After all that effort it was certainly time for a coffee break and as we munched our way through delicious sandwiches, we were entertained by several large flocks of Flamingos. A shower of pink would fill the sky as they took off, surprised by some movement, fly elegantly through the air and then land a few metres along the shoreline, legs and beaks everywhere.
Looking out to the neck of the lagoon and back towards Arabella reminded us of the extent of this water coverage and what a diversity of birds it hosts. Again, the Flamingos were on the beach, among the rocks and this seemed like a rare sight compared to the usual image of the Flamingo in calm blue water.
Reluctantly we left the serenity of the beaches and headed for the Karwyderskraal road, despite knowing a good portion of it was closed. However, we were all officially “residents” and proceeded along the road, finding it to be busier than usual with motorists taking an alternative route to the Hemel en Aarde valley. The drive proved very fruitful with spots of a Rock Kestrel, Karoo Prinia, Cape Canary, Brimstone Canary, Grey-backed Cisticola, Capped Wheatear, Red Chested Cuckoo, Jackal Buzzard along with flocks of Egyptian Geese and Western Cattle Egret. Above our heads flew a Black Sparrowhawk and several Black-winged Kites.
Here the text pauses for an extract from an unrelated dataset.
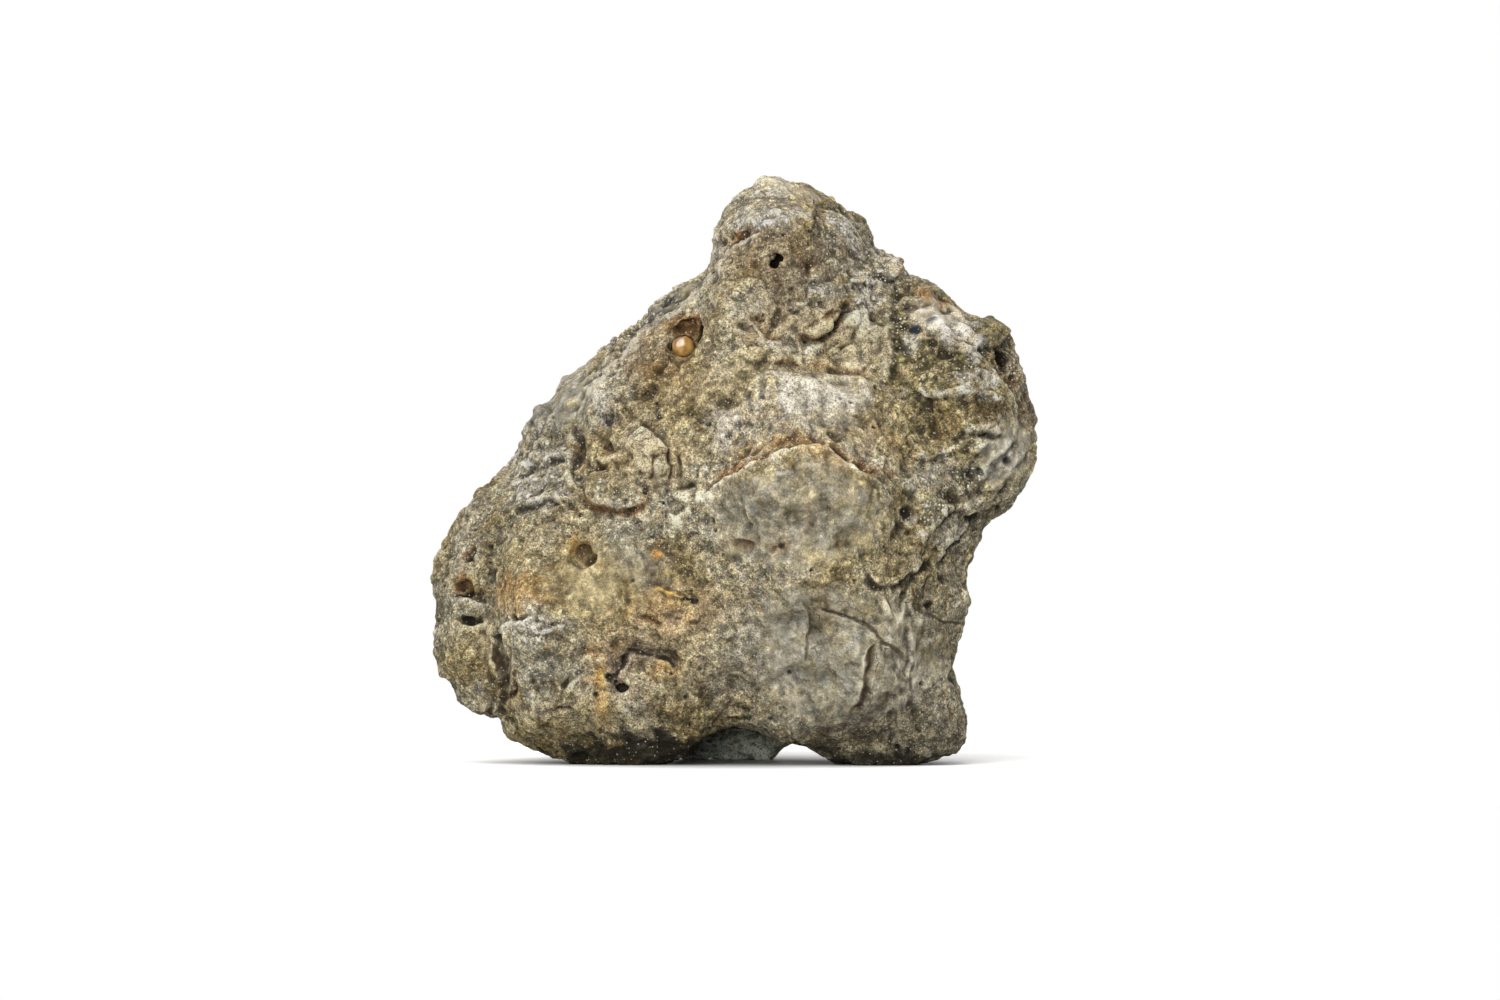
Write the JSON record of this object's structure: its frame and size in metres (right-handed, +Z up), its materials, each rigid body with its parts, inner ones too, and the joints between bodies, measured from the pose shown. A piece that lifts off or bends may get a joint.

We drove around the closed signs and stopped at the steel bridge, shocked by the extent of damage caused by the recent floods. The houses nestling on the far side of the bridge must have been traumatised as all this destruction was happening around them. But today the warm sun was comforting, a blue crane enjoying himself in the riverbed with Cape Teals swimming around as if everything was normal.
Thanks to Johan for leading the outing, Anton for his constant supply of knowledge and for the sharp eyes of all those experienced birders who spotted the 95 species.